Ochate is a ghost town that is currently part of the municipality of Condado de Treviño, in the province of Burgos, Castilla y León (Spain). The place has become famous since the end of the 20th century due to alleged paranormal phenomena.

==Name==
Over the centuries it has been known by the names Chochat, Gogate and Ochaite.

Ochate means in Basque, according to some interpretations, secret door or door of the cold, while others point out that it derives from the ancient name of Gogate, upper town, in reference to the geography of the place.

==Geography==
Ochate is located in the area of Condado de Treviño, which is located in the Enclave of Treviño, an enclave located in the province of Álava, which belongs to the province of Burgos, of the autonomous community of Castilla y León. It is 33 km from the city of Miranda de Ebro and 20 km from Vitoria. The closest town is the town of Imiruri

The place is not accessible by car; It is necessary to travel a stretch of dirt road on foot until you reach the tower of San Miguel, one of the few vestiges that remain standing.

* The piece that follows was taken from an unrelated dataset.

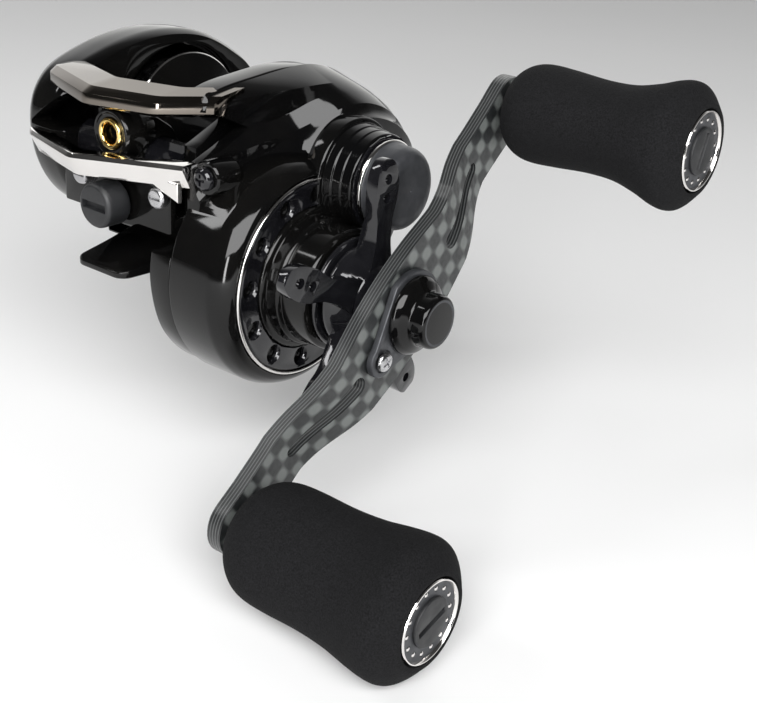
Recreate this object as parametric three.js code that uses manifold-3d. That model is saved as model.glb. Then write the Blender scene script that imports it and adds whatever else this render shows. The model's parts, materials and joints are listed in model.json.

==Alleged paranormal phenomena==
The territory is the subject of many legends about alleged paranormal phenomena. Ochate itself has become a place of pilgrimage for lovers of the genre since the 1980s, being considered one of the most mysterious places in Spain.

The legend was born in the eighties, due to an article published in Mundo Desconocido entitled Lights in the secret door. The article is based on a photograph of a UFO flying in the vicinity of the Ochate district, taken in 1981 by Prudencio Muguruza, although some experts believed that the photograph was false.